Trent Reznor is one of my musical heroes, as he proved that you could

play synth and still not sound wuss-a-riffic (before I was the Accordion Guy, I was a synth guy). Prior to Trent, most

people’s image of synth players weren’t terribly positive (Paul

Schaffer, you hurt a lot of keyboard players everywhere), and that went

double in the proto-emo-rock scene of 1992 Kingston, Ontario, where my

buddies Karl Mohr, “Craigertronic” and I were the three synth guys in

the small town of a thousand guitars. He made it cool to smash a

keyboard onstange, something I managed to do only once (after my wonky

Yamaha finally died during a gig).

Trent made my DJ career (1989-1994) at Crazy Go Nuts University stand out. While

the other campus pubs were cranking out the pap of the day — Marky

Mark’s Good Vibrations and Bryan Adams’ Everything I Do (I Do It For

You) and more Color Me Badd than you can shake a  stick at — you

came to Clark Hall Pub to hear Nine Inch Nails, along with Ministry,

Public Enemy, Sonic Youth and Jane’s Addiction.

I was the drunk guy dancing right by that stage when Nine Inch Nails

played Lollapalooza ’91 here in Accordion City. Maybe not the only drunk guy, but I

was there. And drunk.

Trent also played in indirect part in my accordion career. The first

number I played on accordion in front of a large crowd was Head Like a

Hole, which I did with Karl Mohr in front of the stunned goth masses at

the now-defunct Sanctuary Vampire Sex Bar (the story appears here).


Nine Inch Nails’ upcoming album, With Teeth, is due to be released on

May 3rd.

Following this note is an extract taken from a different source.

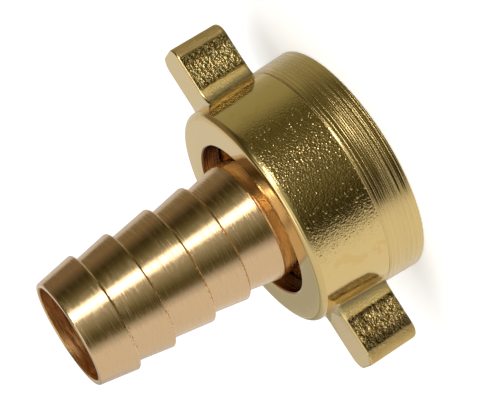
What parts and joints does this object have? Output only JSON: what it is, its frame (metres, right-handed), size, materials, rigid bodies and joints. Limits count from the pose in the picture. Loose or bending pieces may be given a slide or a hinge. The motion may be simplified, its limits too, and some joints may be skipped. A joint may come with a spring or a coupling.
{
  "type": "hose barb tail",
  "caption": "Barbed hose tail held in a loose wing nut with an internal pipe thread, for joining a flexible hose to a threaded pipe or tap.",
  "frame": {"origin": "centre of the nut's open rim, in the plane of the rim's face, which is the lowest part", "axes": "+Z along the tail from the nut to the tail's open tip; the nut's wings lie along +X and -X"},
  "size_m": [0.059, 0.04, 0.0534],
  "materials": {
    "turned_brass": "satin turned",
    "forged_brass": "forged and tumbled, machined on the face and rim",
    "washer_rubber": "matt"
  },
  "bodies": {
    "nut": {"wing_nut": "forged_brass"},
    "washer": {"sealing_washer": "washer_rubber"},
    "tail": {"hose_tail": "turned_brass"}
  },
  "joints": [
    {"name": "nut_swivel", "type": "hinge", "parent": "nut", "child": "washer", "pos_m": [0, 0, 0.00945], "axis": [0, 0, 1], "continuous": true},
    {"name": "tail_lift", "type": "slide", "parent": "washer", "child": "tail", "axis": [0, 0, 1], "range_m": [0, 0.0004]}
  ]
}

It’s expected to be a more song-oriented album; Der Trentster

said in a recent Rolling Stone interview that “It’s going to be twelve

good punches in the face – no

fillers, no instrumentals, just straight to the point.” My face awaits!

As a fan, I present to you something I stumbled across — a crappy MP3 recording of the first single off the album, The Had That Feeds

[3.9 MB MP3, enclosure]. It’s a catchy basic little rocker whose really

fat bassline should sound good in the full-fidelity version. Enjoy!